Predictive Maintenance: Sensors Listen to What Motors Say


Motors make the world work. By converting electrical energy into mechanical energy, motors can literally move mountains. In fact, motors are everywhere, with manufacturers making more than 10 billion of them every year, generating about $100 billion dollars in global revenue, according to the Gibbons Engineering Group. In fact, in its 2016 World Energy Outlook, the International Energy Agency estimates that electric motors consume more than 40% of all electricity globally and industrial motor systems use about 70% of all electricity consumed in Industry. When motors stop working, work stops happening. So predicting when that could happen would be exceptionally valuable.

WEG Motor Scan Uses ST its Industry 4.0 and Predictive Maintenance Platforms

WEG Sensor Keeps its Motors Humming

Headquartered in Brazil, WEG is among the world’s top 20 motor manufacturers and, as a result, they know how to build and maintain motors. They also know how disruptive motor downtime can be. And they’ve got a plan to reduce or eliminate that downtime, using the precepts of Industry 4.0 and ST technology.
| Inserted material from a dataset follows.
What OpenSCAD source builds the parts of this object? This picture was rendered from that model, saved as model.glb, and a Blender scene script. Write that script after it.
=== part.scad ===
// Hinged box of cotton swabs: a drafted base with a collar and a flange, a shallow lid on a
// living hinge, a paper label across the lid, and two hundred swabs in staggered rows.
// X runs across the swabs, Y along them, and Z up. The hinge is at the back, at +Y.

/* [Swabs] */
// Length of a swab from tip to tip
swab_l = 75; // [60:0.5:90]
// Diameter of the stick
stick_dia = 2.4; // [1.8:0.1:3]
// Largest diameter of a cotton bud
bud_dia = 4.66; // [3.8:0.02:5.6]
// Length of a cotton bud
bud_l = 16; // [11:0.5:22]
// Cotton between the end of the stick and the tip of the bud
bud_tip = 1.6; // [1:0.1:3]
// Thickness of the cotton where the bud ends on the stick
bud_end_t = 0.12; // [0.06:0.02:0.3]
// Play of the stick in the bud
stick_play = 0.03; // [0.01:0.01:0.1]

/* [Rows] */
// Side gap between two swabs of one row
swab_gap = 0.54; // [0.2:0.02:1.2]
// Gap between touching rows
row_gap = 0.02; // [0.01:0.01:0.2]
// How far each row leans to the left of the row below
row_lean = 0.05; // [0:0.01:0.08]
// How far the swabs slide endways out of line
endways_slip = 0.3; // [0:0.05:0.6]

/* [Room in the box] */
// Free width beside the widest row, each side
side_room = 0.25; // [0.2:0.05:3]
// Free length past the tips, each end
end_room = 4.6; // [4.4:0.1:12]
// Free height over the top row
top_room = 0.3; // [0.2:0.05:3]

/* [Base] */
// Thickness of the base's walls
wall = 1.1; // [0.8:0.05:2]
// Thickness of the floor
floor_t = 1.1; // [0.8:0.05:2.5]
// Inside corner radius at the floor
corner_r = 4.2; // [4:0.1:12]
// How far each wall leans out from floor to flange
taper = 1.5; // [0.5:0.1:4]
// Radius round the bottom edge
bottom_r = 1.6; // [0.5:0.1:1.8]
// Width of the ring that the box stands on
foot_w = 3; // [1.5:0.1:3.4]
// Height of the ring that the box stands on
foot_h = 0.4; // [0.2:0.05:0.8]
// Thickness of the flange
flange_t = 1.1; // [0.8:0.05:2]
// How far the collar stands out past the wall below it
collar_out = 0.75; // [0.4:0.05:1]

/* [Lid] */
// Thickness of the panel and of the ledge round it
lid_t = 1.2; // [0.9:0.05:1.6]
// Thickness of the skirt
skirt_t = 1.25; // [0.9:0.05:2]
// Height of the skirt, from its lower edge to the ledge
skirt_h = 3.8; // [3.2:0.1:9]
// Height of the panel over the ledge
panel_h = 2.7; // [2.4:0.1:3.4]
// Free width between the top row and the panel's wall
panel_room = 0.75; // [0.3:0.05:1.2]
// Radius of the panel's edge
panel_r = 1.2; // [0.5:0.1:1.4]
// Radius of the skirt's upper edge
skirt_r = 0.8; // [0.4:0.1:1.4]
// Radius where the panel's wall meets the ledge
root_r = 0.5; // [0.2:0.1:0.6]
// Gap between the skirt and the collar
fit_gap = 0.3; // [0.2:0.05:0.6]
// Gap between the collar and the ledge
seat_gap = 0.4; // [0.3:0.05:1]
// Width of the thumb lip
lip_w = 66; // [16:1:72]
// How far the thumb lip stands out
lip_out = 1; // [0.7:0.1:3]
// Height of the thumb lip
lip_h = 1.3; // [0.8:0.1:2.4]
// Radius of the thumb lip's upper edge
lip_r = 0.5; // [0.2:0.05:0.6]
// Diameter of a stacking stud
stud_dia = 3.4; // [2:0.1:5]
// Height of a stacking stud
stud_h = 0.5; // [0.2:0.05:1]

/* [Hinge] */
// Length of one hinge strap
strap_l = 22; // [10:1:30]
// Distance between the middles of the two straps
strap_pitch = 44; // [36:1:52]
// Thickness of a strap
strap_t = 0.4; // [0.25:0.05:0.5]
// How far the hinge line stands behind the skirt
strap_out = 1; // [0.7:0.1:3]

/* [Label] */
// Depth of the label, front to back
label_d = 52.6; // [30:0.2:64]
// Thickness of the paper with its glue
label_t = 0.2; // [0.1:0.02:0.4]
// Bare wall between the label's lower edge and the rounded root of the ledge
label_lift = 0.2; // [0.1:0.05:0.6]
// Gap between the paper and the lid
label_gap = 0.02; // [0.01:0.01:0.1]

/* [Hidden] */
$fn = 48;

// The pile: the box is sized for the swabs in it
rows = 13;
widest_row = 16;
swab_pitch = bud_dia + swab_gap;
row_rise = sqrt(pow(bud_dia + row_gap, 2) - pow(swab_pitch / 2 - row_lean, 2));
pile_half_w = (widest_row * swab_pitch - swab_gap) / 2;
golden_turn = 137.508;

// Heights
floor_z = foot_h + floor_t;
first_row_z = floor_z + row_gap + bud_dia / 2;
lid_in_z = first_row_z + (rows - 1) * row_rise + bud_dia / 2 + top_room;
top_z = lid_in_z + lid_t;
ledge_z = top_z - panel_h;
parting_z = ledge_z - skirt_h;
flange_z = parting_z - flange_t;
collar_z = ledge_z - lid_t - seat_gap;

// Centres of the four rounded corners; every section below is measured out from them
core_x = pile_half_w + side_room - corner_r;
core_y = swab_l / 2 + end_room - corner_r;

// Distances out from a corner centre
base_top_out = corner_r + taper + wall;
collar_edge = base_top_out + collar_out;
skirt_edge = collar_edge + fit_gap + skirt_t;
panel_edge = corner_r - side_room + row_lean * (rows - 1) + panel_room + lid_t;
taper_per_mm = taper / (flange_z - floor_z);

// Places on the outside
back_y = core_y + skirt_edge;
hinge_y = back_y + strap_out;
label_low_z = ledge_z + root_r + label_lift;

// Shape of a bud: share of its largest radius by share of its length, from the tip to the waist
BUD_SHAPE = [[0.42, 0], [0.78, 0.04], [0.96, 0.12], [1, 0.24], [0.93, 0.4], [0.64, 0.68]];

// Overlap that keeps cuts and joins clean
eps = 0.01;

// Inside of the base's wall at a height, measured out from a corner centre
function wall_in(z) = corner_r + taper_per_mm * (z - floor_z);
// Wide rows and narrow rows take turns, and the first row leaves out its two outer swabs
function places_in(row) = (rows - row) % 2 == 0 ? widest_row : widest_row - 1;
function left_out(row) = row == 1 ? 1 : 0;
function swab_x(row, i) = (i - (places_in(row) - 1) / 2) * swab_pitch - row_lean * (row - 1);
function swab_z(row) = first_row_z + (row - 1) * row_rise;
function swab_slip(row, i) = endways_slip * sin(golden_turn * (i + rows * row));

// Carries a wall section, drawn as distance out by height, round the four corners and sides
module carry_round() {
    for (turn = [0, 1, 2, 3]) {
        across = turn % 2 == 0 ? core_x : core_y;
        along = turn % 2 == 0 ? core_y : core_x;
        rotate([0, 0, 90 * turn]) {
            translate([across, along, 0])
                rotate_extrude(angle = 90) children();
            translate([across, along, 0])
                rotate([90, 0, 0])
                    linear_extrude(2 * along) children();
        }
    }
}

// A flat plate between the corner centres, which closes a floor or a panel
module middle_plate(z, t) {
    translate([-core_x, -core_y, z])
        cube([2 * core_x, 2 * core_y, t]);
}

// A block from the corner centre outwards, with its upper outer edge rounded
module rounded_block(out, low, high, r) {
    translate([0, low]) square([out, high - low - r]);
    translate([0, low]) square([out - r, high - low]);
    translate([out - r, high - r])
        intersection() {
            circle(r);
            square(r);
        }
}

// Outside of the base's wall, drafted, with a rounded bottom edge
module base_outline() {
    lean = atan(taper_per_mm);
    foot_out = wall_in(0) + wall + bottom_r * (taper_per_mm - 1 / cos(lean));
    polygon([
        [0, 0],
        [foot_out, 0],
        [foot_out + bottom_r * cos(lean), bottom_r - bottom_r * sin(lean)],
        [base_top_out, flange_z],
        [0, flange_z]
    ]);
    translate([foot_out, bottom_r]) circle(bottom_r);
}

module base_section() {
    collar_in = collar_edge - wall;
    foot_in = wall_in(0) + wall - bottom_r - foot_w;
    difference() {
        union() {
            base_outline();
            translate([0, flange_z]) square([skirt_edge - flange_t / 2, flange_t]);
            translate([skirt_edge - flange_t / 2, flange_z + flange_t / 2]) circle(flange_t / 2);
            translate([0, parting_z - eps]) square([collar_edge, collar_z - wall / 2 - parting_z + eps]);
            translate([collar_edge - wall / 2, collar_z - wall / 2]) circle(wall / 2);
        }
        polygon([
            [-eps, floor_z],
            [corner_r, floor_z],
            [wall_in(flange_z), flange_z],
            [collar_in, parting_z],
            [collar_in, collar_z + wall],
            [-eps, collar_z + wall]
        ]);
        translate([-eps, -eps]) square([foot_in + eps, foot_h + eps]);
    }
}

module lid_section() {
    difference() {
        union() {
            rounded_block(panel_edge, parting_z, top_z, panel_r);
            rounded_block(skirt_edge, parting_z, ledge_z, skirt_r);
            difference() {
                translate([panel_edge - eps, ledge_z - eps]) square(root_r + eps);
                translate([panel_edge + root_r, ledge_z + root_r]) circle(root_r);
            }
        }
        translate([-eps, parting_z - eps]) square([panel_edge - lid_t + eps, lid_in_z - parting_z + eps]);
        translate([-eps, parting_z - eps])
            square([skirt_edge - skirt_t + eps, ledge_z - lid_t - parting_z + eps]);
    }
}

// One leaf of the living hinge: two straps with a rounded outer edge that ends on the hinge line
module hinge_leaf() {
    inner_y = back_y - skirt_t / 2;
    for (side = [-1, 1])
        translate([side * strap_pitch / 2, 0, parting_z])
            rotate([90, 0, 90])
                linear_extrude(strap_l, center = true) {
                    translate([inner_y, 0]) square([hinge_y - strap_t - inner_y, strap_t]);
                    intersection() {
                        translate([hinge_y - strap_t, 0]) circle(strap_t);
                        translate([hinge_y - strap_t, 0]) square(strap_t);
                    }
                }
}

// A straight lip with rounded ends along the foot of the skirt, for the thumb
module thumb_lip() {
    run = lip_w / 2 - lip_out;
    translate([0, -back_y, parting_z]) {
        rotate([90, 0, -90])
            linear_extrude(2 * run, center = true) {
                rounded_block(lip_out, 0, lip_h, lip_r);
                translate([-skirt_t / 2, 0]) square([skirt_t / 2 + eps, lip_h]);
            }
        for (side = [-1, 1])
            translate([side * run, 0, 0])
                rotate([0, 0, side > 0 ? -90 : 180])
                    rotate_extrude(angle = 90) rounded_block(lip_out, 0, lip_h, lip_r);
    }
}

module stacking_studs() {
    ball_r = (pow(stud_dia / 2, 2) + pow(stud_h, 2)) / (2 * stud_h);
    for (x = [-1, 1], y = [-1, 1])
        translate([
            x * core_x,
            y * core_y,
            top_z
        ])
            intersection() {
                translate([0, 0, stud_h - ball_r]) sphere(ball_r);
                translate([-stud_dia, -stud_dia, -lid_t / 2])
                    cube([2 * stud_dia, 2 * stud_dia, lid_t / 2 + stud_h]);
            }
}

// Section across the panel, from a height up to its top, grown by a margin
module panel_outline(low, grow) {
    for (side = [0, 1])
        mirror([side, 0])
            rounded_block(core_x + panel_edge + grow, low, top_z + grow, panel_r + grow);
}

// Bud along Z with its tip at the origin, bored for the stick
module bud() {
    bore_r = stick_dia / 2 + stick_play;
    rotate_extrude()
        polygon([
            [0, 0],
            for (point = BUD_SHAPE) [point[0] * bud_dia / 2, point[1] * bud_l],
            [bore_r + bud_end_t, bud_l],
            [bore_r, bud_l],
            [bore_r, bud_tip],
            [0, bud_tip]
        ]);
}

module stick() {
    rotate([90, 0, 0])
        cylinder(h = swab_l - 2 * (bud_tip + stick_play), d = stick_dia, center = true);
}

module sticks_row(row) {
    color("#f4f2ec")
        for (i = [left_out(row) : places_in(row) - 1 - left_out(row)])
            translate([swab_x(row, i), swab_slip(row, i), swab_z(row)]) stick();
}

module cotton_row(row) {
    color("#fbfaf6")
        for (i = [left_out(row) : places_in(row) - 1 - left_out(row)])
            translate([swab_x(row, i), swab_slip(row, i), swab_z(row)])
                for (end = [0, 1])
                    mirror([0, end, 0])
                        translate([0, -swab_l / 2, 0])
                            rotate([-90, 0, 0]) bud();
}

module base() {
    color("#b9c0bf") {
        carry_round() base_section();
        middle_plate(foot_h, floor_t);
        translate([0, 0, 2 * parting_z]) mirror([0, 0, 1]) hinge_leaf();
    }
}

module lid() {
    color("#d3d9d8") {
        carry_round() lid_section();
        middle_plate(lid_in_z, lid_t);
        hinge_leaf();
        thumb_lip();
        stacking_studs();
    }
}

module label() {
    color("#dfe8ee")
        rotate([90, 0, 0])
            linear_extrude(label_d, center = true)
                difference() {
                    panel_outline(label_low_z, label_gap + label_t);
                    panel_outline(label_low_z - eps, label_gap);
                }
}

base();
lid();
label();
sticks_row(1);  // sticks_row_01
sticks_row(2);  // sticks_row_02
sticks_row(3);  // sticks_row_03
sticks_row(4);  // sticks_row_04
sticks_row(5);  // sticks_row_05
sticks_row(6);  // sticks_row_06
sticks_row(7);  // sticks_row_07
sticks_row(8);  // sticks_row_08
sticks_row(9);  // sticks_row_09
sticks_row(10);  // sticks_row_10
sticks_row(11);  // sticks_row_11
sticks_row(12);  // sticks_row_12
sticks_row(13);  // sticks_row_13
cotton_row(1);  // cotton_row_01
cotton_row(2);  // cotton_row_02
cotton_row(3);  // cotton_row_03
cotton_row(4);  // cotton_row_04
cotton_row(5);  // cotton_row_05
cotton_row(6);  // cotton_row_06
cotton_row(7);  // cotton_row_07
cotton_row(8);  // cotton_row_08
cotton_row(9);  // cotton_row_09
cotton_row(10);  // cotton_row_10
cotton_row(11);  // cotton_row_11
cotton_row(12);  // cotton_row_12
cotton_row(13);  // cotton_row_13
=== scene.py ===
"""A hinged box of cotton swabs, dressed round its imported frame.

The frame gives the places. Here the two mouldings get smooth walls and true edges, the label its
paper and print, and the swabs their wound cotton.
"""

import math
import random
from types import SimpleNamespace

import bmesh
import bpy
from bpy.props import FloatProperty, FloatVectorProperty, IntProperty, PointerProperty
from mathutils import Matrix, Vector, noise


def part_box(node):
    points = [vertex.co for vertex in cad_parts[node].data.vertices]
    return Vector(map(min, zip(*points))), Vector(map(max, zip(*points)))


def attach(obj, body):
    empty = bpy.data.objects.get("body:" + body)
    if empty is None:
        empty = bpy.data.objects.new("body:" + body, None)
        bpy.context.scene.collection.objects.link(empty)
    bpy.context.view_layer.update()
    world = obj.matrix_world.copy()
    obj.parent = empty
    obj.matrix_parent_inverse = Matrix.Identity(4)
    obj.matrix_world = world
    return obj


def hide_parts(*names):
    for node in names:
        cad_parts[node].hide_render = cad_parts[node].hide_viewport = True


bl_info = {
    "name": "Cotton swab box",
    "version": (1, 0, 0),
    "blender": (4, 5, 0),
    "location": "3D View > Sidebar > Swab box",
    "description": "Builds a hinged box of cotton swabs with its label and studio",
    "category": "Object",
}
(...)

Using a full ST solution — STM32 MCUs (for the broad choice of more than 800 devices and highly efficient performance), the industry’s largest complement of sensors, including inertial measurement units, magnetometers, and environmental sensors (Temp, Humidity, Pressure), and Bluetooth and NFC connectivity — WEG and ST together developed a small but powerful motor sensor that listens to a motor, feels its pain, and shares that information with engineers, operators, and others to diagnose problems before they happen, when treatment is less expensive, less invasive, and less disruptive.
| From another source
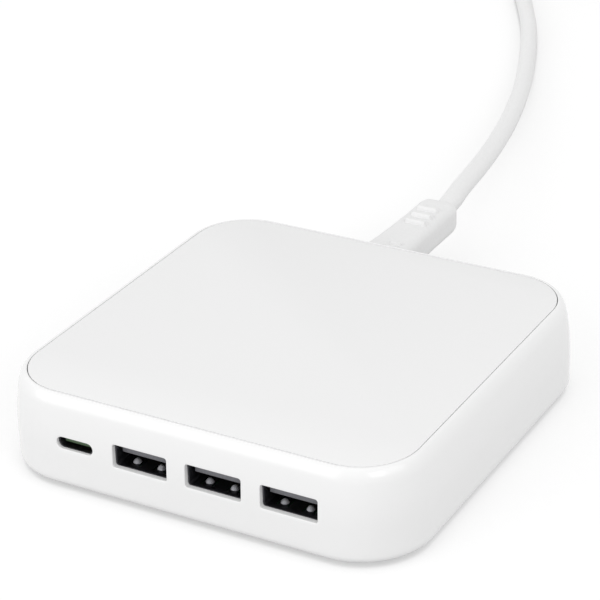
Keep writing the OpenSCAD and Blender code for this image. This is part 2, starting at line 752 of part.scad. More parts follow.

According to Marco Aurélio Sciepiet, Electrical Engineer and Researcher at WEG, the company chose ST for its knowledge in MEMS and power conservation, wide portfolio of connectivity and processing solutions, and local support, which because of access and proximity could work alongside WEG’s technical team to overcome obstacles and accelerated the sensor’s development. Moreover, ST’s well-oriented solutions to overcoming the challenges of temperature and vibration effects on the MEMS sensors, as well as minimizing power consumption, had a positive impact on their project schedules.

Sensor Optional

WEG’s sensors, which are sold separately from their motors, are fixed to a specific location on their motors. They use a simple smartphone app to ID the motor. From this info — model, the number of poles, and serial number — the sensor’s software adapts to automatically understand the “motor’s language,” monitoring its vibration, temperature, and magnetic field against spec’d values for that motor so it can hear if something changes or sounds abnormal. This way, if the motor starts to fail, its vibrations will make some noise, its temperature will start to rise, and the magnetic field around the motor will change, and WEG’s Motor Scan will be there to hear, see, and feel it — and transmit that information to the motor’s operators.